At a Glance Cyprus vs Spain: full comparison
Factor Cyprus Spain
Corporate Tax
Standard CIT rate 15% flat 25%
Further adjustment at company level None (15% is final) None (25% is final)
Personal & Dividend Tax
Tax on dividends (qualifying individual) 0% (SDC exempt for Non-Dom) 19–28% (savings income scale)
Top rate of 28% above €300,000
Healthcare / social charge on dividends 2.65% GHS, capped at €180,000 income (≈€4,770/yr max) N/A (separate social security on salary only)
Special regime duration Non-Dom: 17 years (+10 yrs extension at €250K per 5yrs) Beckham-style regime: up to 6 years, employment-income focused
Wealth & Solidarity Tax
Wealth tax (Patrimonio) Does not exist 0.2–3.5%, regional
Some regions (e.g. Madrid) apply a 100% rebate
Solidarity tax on large fortunes Does not exist 1.7–3.5% on net wealth above €3M (national backstop)
Inheritance / gift tax Does not exist Regional, can be substantial
Capital Gains on Exit
Tax on sale of company shares Exempt (unless Cyprus real estate company) 19–28% (savings income scale)
Tax on a €5M exit gain €0 ≈€1.39M
CFC, Substance & Exit
CFC regime EU ATAD: targets non-genuine arrangements TFI: attributes passive income at 50%+ control
Tax residency test 60-day rule (with conditions) 183-day rule, or centre of economic interests
Exit tax on departure None Applies if 10/15yr resident & shares >€4M (or >€1M at 25%+)

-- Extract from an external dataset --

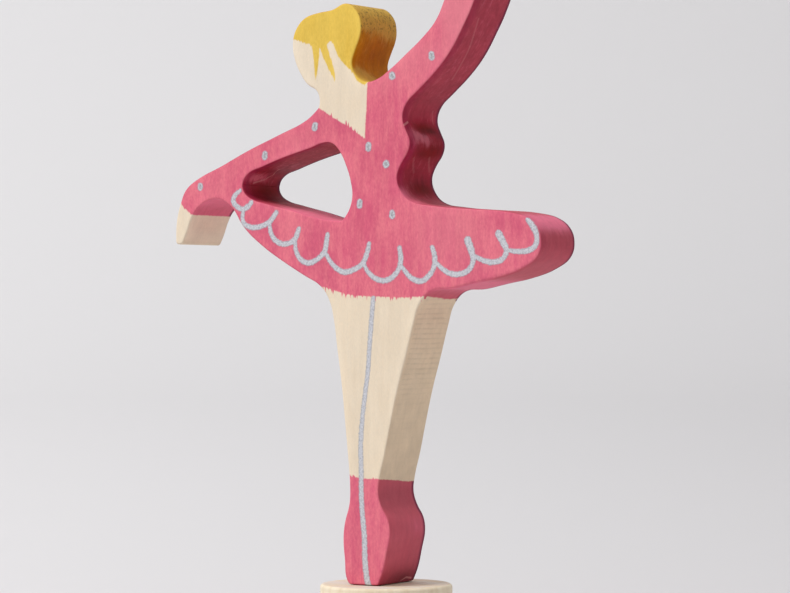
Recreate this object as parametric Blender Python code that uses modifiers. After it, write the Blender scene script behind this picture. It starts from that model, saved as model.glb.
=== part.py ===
"""Ballerina figurine: a dancer sawn from a flat board, standing on a small turned disc.

Metres, +Z up. The board stands in the XZ plane with its painted front towards -Y, and the
origin is the centre of the disc's underside.
"""

import math

import bpy

# Driving sizes in metres
FIGURE_HEIGHT = 0.0952
BOARD_THICKNESS = 0.0100
RIM_ROUNDING = 0.0003
BASE_DIAMETER = 0.0188
BASE_HEIGHT = 0.0080
BASE_RIM_ROUNDING = 0.0005
SEAT_GAP = 0.0003

# Fineness of the faceted solids
OUTLINE_STEPS = 3
RIM_SEGMENTS = 2
BASE_STEPS = 64
BASE_RIM_STEPS = 4
WELD_DISTANCE = 0.00001

COLLECTION_NAME = "ballerina_figurine"

# The outline, in shares of a drawing this many units high above the sole. Each stretch is one
# smooth saw cut, its points are (across, up), and two stretches meet in a corner. They run
# anticlockwise as the front is seen.
DRAWN_HEIGHT = 95.2

LOWERED_ARM_TOP = [
    (-8.2, 67.5), (-10.1, 65.9), (-14.7, 63.9), (-20.2, 61.7), (-25.0, 59.5),
    (-29.1, 57.7), (-31.1, 56.2), (-32.0, 54.3), (-32.75, 51.5), (-32.85, 48.35),
]
LOWERED_HAND_TIP = [(-32.85, 48.35), (-31.7, 48.25)]
SLEEVE_ARCH = [
    (-31.7, 48.25), (-30.85, 50.0), (-30.15, 51.8), (-29.2, 53.3), (-27.9, 54.25),
    (-26.3, 54.8), (-24.6, 54.55), (-22.7, 53.1),
]
SKIRT_LEFT_AND_LEG = [
    (-22.7, 53.1), (-21.0, 50.6), (-18.1, 48.1), (-14.4, 45.7), (-10.5, 43.5),
    (-8.0, 42.1), (-6.6, 40.3), (-5.7, 37.2), (-5.2, 33.6), (-4.5, 28.5),
    (-3.9, 23.0), (-3.4, 18.0), (-3.1, 14.0), (-3.2, 11.2), (-3.9, 8.7),
    (-4.15, 6.4), (-3.9, 3.2), (-3.7, 0.9), (-3.2, 0.0),
]
SOLE = [(-3.2, 0.0), (1.6, 0.0)]
SHOE_AND_LEG_RIGHT = [
    (1.6, 0.0), (2.4, 1.8), (3.1, 4.7), (3.6, 7.3), (3.3, 9.2), (2.3, 10.9),
    (1.7, 12.8), (1.9, 14.9), (2.7, 18.1), (3.7, 22.7), (4.9, 27.6), (6.2, 32.0),
    (7.5, 36.8), (8.4, 39.4), (10.4, 41.3), (13.5, 41.6), (17.5, 42.4),
    (21.5, 43.2), (25.1, 44.5), (27.2, 46.1), (27.7, 48.2), (27.1, 50.0),
    (25.5, 51.35), (22.4, 52.2), (16.7, 52.7), (10.0, 53.3), (6.8, 54.0),
    (5.3, 55.5), (4.8, 57.3), (5.4, 59.0), (6.6, 60.8), (6.9, 62.3), (6.3, 63.8),
    (5.7, 65.5), (6.3, 67.5), (8.2, 69.3), (10.8, 71.6), (13.3, 74.4),
    (15.4, 77.8), (17.1, 81.1), (18.4, 85.0), (18.2, 88.6), (16.4, 91.8),
    (13.9, 94.1), (11.4, 95.2),
]
RAISED_HAND_TIP = [(11.4, 95.2), (11.0, 94.1)]
RAISED_ARM_INSIDE = [
    (11.0, 94.1), (12.4, 91.9), (13.5, 89.6), (13.8, 86.8), (13.2, 84.0),
    (12.3, 81.6), (10.9, 78.9), (8.9, 76.8), (6.1, 74.5), (3.4, 72.4),
    (1.4, 71.2), (-0.4, 70.9), (-1.9, 71.8), (-2.6, 73.6), (-2.1, 75.3),
    (-1.3, 77.2), (-1.1, 78.9), (-1.7, 80.8), (-3.7, 82.1), (-5.9, 81.3),
    (-8.4, 80.95), (-10.6, 80.3), (-12.1, 78.7), (-12.6, 76.9), (-12.3, 74.6),
    (-11.3, 72.4), (-10.1, 70.8), (-8.6, 69.9), (-8.1, 68.6), (-8.2, 67.5),
]
OUTLINE = [
    LOWERED_ARM_TOP, LOWERED_HAND_TIP, SLEEVE_ARCH, SKIRT_LEFT_AND_LEG, SOLE,
    SHOE_AND_LEG_RIGHT, RAISED_HAND_TIP, RAISED_ARM_INSIDE,
]

# The opening between the lowered arm, the body and the skirt, a loop with one corner
ARM_OPENING = [[
    (-4.4, 51.25), (-8.0, 51.65), (-12.5, 52.85), (-17.1, 54.0), (-19.6, 54.75),
    (-20.9, 55.8), (-21.1, 57.0), (-20.2, 58.3), (-17.9, 59.2), (-14.0, 60.5),
    (-9.6, 61.7), (-7.3, 62.4), (-6.0, 62.3), (-4.8, 61.2), (-3.7, 59.1),
    (-2.9, 56.6), (-2.7, 54.7), (-3.25, 52.8), (-4.4, 51.25),
]]


def clear_objects():
    """Removes every object of the open scene."""
    for thing in list(bpy.data.objects):
        bpy.data.objects.remove(thing, do_unlink=True)


def new_material(name, colour, roughness, metallic=0.0):
    """Returns a Principled BSDF material of one plain finish."""
    material = bpy.data.materials.new(name)
    material.use_nodes = True
    shader = material.node_tree.nodes["Principled BSDF"]
    shader.inputs["Base Color"].default_value = (*colour, 1.0)
    shader.inputs["Roughness"].default_value = roughness
    shader.inputs["Metallic"].default_value = metallic
    return material


def add_loop(curve, stretches, scale):
    """Adds one closed Bezier spline that is smooth along each stretch and turns where two meet."""
    points = []
    for stretch in stretches:
        points.append((stretch[0], True))
        points.extend((point, False) for point in stretch[1:-1])
    spline = curve.splines.new("BEZIER")
    spline.bezier_points.add(len(points) - 1)
    spline.use_cyclic_u = True
    for knot, ((across, up), corner) in zip(spline.bezier_points, points):
        knot.co = (across * scale, up * scale, 0.0)
        knot.handle_left_type = "VECTOR" if corner else "AUTO"
        knot.handle_right_type = "VECTOR" if corner else "AUTO"


def make_figure(collection):
    """Saws the dancer out of the board and rounds both rims a little."""
    curve = bpy.data.curves.new("ballerina_outline", "CURVE")
    curve.dimensions = "2D"
    curve.fill_mode = "BOTH"
    curve.extrude = BOARD_THICKNESS / 2 - RIM_ROUNDING
    curve.bevel_depth = RIM_ROUNDING
    curve.bevel_resolution = RIM_SEGMENTS - 1
    curve.offset = -RIM_ROUNDING
    curve.resolution_u = OUTLINE_STEPS
    scale = FIGURE_HEIGHT / DRAWN_HEIGHT
    add_loop(curve, OUTLINE, scale)
    add_loop(curve, ARM_OPENING, scale)
    figure = bpy.data.objects.new("ballerina_figure", curve)
    figure.location = (0.0, 0.0, BASE_HEIGHT + SEAT_GAP)
    figure.rotation_euler = (math.pi / 2, 0.0, 0.0)
    collection.objects.link(figure)
    weld = figure.modifiers.new("join_caps", "WELD")
    weld.merge_threshold = WELD_DISTANCE
    curve.materials.append(new_material("pink_stained_wood", (0.73, 0.13, 0.20), 0.6))
    return figure


def base_profile():
    """Returns half the disc's section, (radius, height), from its top centre to its bottom centre."""
    radius = BASE_DIAMETER / 2
    straight = radius - BASE_RIM_ROUNDING
    profile = [(0.0, BASE_HEIGHT)]
    for centre_height, start in ((BASE_HEIGHT - BASE_RIM_ROUNDING, math.pi / 2), (BASE_RIM_ROUNDING, 0.0)):
        for step in range(BASE_RIM_STEPS + 1):
            angle = start - math.pi / 2 * step / BASE_RIM_STEPS
            profile.append((
                straight + BASE_RIM_ROUNDING * math.cos(angle),
                centre_height + BASE_RIM_ROUNDING * math.sin(angle),
            ))
    profile.append((0.0, 0.0))
    return profile


def make_base(collection):
    """Turns the round disc from its half section."""
    section = [(radius, 0.0, height) for radius, height in base_profile()]
    mesh = bpy.data.meshes.new("round_base")
    mesh.from_pydata(section, [(i, i + 1) for i in range(len(section) - 1)], [])
    base = bpy.data.objects.new("round_base", mesh)
    collection.objects.link(base)
    turning = base.modifiers.new("turning", "SCREW")
    turning.axis = "Z"
    turning.steps = BASE_STEPS
    turning.render_steps = BASE_STEPS
    turning.use_merge_vertices = True
    turning.merge_threshold = WELD_DISTANCE
    turning.use_smooth_shade = True
    mesh.materials.append(new_material("bare_wood", (0.80, 0.69, 0.52), 0.65))
    return base


def main():
    """Builds the figurine."""
    clear_objects()
    collection = bpy.data.collections.new(COLLECTION_NAME)
    bpy.context.scene.collection.children.link(collection)
    make_base(collection)
    make_figure(collection)


main()
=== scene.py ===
"""The looks of a ballerina figurine: a stained limewood dancer on a small turned disc.

Lengths on the board are in millimetres, across from the disc's middle and up from the sole. The
frame, the meshes and the studio are in metres. The painted front faces -Y.
"""

import logging
import math
from dataclasses import dataclass, field
from enum import Enum
from functools import reduce
from typing import Any, Iterable, Optional, Sequence, Union

import bpy
import numpy as np
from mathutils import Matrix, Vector
from mathutils.geometry import delaunay_2d_cdt
from mathutils.kdtree import KDTree


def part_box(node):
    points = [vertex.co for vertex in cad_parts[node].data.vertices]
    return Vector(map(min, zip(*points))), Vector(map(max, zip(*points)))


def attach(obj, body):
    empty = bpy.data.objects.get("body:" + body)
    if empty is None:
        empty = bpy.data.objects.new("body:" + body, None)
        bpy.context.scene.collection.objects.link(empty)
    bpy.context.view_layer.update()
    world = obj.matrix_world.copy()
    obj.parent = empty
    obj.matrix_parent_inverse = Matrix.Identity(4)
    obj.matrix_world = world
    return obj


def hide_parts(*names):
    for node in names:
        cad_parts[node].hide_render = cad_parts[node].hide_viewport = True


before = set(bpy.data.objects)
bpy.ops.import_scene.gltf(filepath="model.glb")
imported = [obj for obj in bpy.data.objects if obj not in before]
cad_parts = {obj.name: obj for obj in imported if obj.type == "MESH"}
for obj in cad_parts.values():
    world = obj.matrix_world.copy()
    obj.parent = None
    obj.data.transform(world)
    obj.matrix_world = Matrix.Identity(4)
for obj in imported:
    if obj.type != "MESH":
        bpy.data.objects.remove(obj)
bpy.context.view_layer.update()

MM = 0.001
BODY = "root"
FAR_AWAY = 9.0
LOG = logging.getLogger("ballerina")

Line = np.ndarray
Point = tuple[float, float]
Colour = tuple[float, float, float]


class Face(Enum):
    """The two painted faces of the board, by the way that each looks along Y."""

    FRONT = -1.0
    BACK = 1.0


def from_screen(red: int, green: int, blue: int) -> Colour:
    """Turns a screen colour into the linear one that shaders use.

    Args:
        red: The red level, 0 to 255.
        green: The green level.
        blue: The blue level.

    Returns:
        The linear colour.
    """
    def linear(level: float) -> float:
        """Undoes the screen's curve for one level from 0 to 1."""
        return level / 12.92 if level <= 0.04045 else ((level + 0.055) / 1.055) ** 2.4

    return linear(red / 255), linear(green / 255), linear(blue / 255)


# Lines and distances on the board


def span_points(before: Line, start: Line, end: Line, after: Line, steps: int) -> Line:
    """Follows one span of a centripetal Catmull-Rom curve.

    Args:
        before: The point before the span.
        start: The span's first point.
        end: The span's last point.
        after: The point after the span.
        steps: How many points to return.

    Returns:
        Points from start up to, but not including, end.
    """
    first, middle, last = (
        max(float(np.linalg.norm(b - a)), 1e-6) ** 0.5
        for a, b in ((before, start), (start, end), (end, after))
    )
    leave = (start - before) / first - (end - before) / (first + middle) + (end - start) / middle
    arrive = (end - start) / middle - (after - start) / (middle + last) + (after - end) / last
    t = np.linspace(0, 1, steps, endpoint=False)[:, None]
    return (
        (2 * t**3 - 3 * t**2 + 1) * start
        + (t**3 - 2 * t**2 + t) * leave * middle
        + (3 * t**2 - 2 * t**3) * end
        + (t**3 - t**2) * arrive * middle
    )


def evenly(points: Line, spacing: float) -> Line:
    """Spaces points evenly along an open line, and keeps its two ends.

    Args:
        points: The line's points in order.
        spacing: About how far apart they should be.

    Returns:
        The new points.
    """
    steps = np.linalg.norm(np.diff(points, axis=0), axis=1)
    along = np.concatenate([[0.0], np.cumsum(steps)])
    count = max(int(round(along[-1] / spacing)), 1)
    at = np.linspace(0, along[-1], count + 1)
    return np.column_stack([np.interp(at, along, points[:, axis]) for axis in (0, 1)])


def smooth_through(points: Union[Sequence[Point], Line], spacing: float) -> Line:
    """Draws a smooth open line through points.

    Args:
        points: The points to pass through.
        spacing: The distance between the returned points.

    Returns:
        Evenly spaced points along the line.
    """
    given = np.asarray(points, float)
    if len(given) == 2:
        return evenly(given, spacing)
    ends = 2 * given[0] - given[1], 2 * given[-1] - given[-2]
    padded = np.vstack([ends[0], given, ends[1]])
    spans = []
    for before, start, end, after in zip(padded, padded[1:], padded[2:], padded[3:]):
        steps = max(int(np.linalg.norm(end - start) / spacing * 2), 2)
        spans.append(span_points(before, start, end, after, steps))
    return evenly(np.vstack([*spans, given[-1:]]), spacing)


def nearest_numbers(marks: Line, points: Line) -> np.ndarray:
    """Finds the mark nearest to each point.

    Args:
        marks: The marks.
        points: The points.

    Returns:
        The number of each point's nearest mark.
    """
    tree = KDTree(len(marks))
    for number, (across, up) in enumerate(marks):
        tree.insert((across, up, 0.0), number)
    tree.balance()
    return np.array([tree.find((across, up, 0.0))[1] for across, up in points], int)


def distance_to(line: Line, points: Line) -> np.ndarray:
    """Measures how far points are from a closed line whose points are evenly spaced.

    Args:
        line: The line's points in order.
        points: The points to measure from.

    Returns:
        One distance for each point.
    """
    near = nearest_numbers(line, points)
    found = []
    for start in (near - 1, near):
        begin, finish = line[start % len(line)], line[(start + 1) % len(line)]
        way = finish - begin
        share = ((points - begin) * way).sum(1) / np.maximum((way**2).sum(1), 1e-12)
        gap = points - begin - np.clip(share, 0, 1)[:, None] * way
        found.append(np.hypot(*gap.T))
    return np.minimum(*found)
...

Double tax treaty in force Yes, since 2014

Spain's tax system captures value at every stage: the company's profits, the founder's accumulated wealth, and the eventual exit. For a founder weighing where to build, that design compounds. A 25% corporate rate becomes a combined position above 45% once dividends are drawn, and that position compounds further once wealth and solidarity taxes apply annually to the balance. Cyprus offers a single 15% corporate charge and, for Non-Dom residents, very little else on top of it. Whether that fits depends on the specific facts: where the founder is in their Spanish residency timeline, the size of the shareholding, and the long-term plan for the business.